Fast Facts

Women who are emotionally abused are much more likely to be assaulted

The odds of experiencing Intimate Partner Violence (IPV) are nearly 20 times higher for women who have previously experienced emotional abuse from a partner compared with those with no such history.

This is one of the key findings to emerge from a national study on violence against women released by the NSW Bureau of Crime Statistics and Research (BOCSAR).

BOCSAR analysed the responses from 7,800 women across Australia who participated in the 2012 ABS Personal Safety Survey (PSS).

Nearly 500 (6%) of these women reported having experienced some form of IPV in the two years prior to the survey.
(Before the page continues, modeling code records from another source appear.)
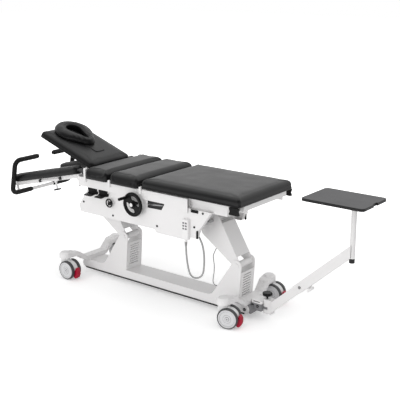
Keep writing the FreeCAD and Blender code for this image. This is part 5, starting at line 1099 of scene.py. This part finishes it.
floor_mesh = bmesh.new()
bmesh.ops.create_grid(floor_mesh, x_segments=1, y_segments=1, size=floor_half_width)
floor = shown("studio_floor", floor_mesh)
floor.location.z = -0.0005
floor_paint = bpy.data.materials.new("floor_paint")
floor_paint.use_nodes = True
tree = floor_paint.node_tree
tree.nodes.clear()
floor_output = tree.nodes.new("ShaderNodeOutputMaterial")
matt = tree.nodes.new("ShaderNodeBsdfDiffuse")
matt.inputs["Color"].default_value = (floor_tone, floor_tone, floor_tone, 1)
glow = tree.nodes.new("ShaderNodeEmission")
glow.inputs["Color"].default_value = white
path = tree.nodes.new("ShaderNodeLightPath")
where = own_space(tree)
fade = smooth_step(tree, vector_node(tree, "LENGTH", where)["Value"], floor_glow)
tree.links.new(math_node(tree, "MULTIPLY", seen_direct(tree, path), fade),
               glow.inputs["Strength"])
both = tree.nodes.new("ShaderNodeAddShader")
tree.links.new(matt.outputs[0], both.inputs[0])
tree.links.new(glow.outputs[0], both.inputs[1])
tree.links.new(both.outputs[0], floor_output.inputs["Surface"])
dress(floor_paint, floor)

world = bpy.data.worlds.new("studio_air")
scene.world = world
world.use_nodes = True
tree = world.node_tree
background = tree.nodes["Background"]
background.inputs["Color"].default_value = white
path = tree.nodes.new("ShaderNodeLightPath")
heading = tree.nodes.new("ShaderNodeTexCoord").outputs["Generated"]
behind = vector_node(tree, "DOT_PRODUCT", heading, bright_side)["Value"]
mirrored = smooth_step(tree, behind, air_shift)


def chosen(tree, mask, hit, miss):
    """Value of hit where the mask is one and of miss where it is nought."""
    node = tree.nodes.new("ShaderNodeMix")
    for index, value in ((0, mask), (2, miss), (3, hit)):
        feed(tree, node.inputs[index], value)
    return node.outputs[0]


strength = chosen(tree, path.outputs["Is Glossy Ray"], mirrored, diffuse_air)
tree.links.new(chosen(tree, seen_direct(tree, path), 1.0, strength),
               background.inputs["Strength"])


def soft_box(name, spot, aim, size, power, mirrored_too=True):
    """Square area lamp that faces its aim."""
    lamp = bpy.data.lights.new(name, "AREA")
    lamp.shape = "SQUARE"
    lamp.size = size
    lamp.energy = power
    box = bpy.data.objects.new(name, lamp)
    box.location = spot
    box.visible_glossy = mirrored_too
    box.rotation_euler = (Vector(aim) - Vector(spot)).to_track_quat("-Z", "Y").to_euler()
    scene.collection.objects.link(box)


soft_box("overhead_box", (0.0, 0.6, 4.2), (0, 0, 0.4), 4.5, 26)
soft_box("near_fill", (0.4, -4.8, 1.2), (0.0, 0, 0.4), 3.2, 80, mirrored_too=False)

scene.view_settings.view_transform = "Standard"
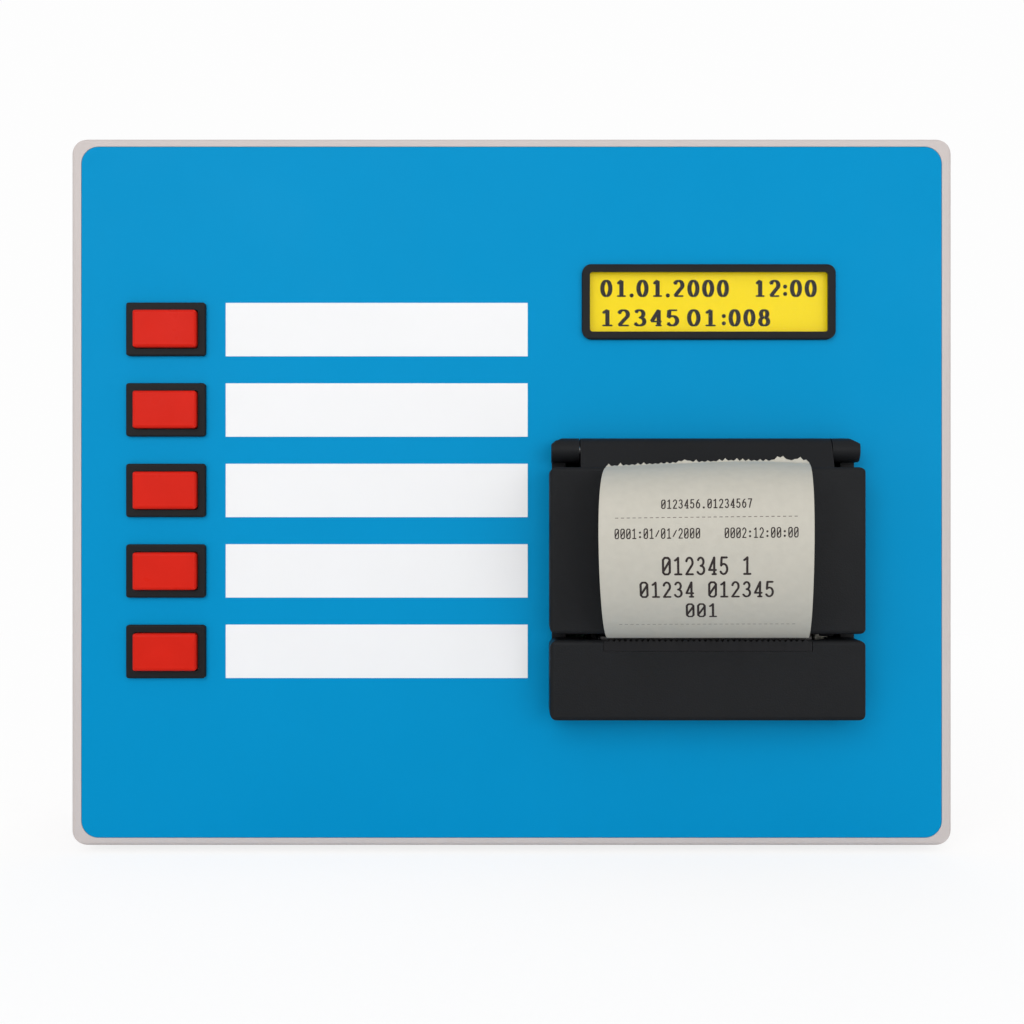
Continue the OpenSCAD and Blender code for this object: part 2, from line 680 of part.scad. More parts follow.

Women were more likely to experience IPV if they lacked support (e.g. lived in a one-parent household; were not able to access support outside the family in a crisis); had experienced emotional abuse from a current or previous partner; or were under financial stress (e.g. could not pay rent or mortgage payments on time).

Among these factors, emotional abuse had, by far, the strongest association with IPV risk.

Examining the cumulative effect of all risk factors showed that a sole parent who did not have a registered marriage experienced abuse as a child, was unable to pay the rent on time and had experienced emotional abuse by a partner had a 97% chance of experiencing IPV over the last 2 years.

Only one in three intimate partner assaults were reported to the police. Women were less likely to report an assault to the police if the perpetrator was still a current partner, the assault was sexual or if they perceived the result was not a “crime” or not “serious enough”.

Less than one in three women sought professional help following the violent incident.

Commenting on the findings, the Director of the Bureau, Dr Don Weatherburn, said the key red flags for intimate partner violence were emotional abuse by a partner, lack of social support, financial stress and having a disability or long-term health condition.

“One of the biggest impediments to reporting domestic violence is a mistaken belief among many victims that it is wrong but not a crime.”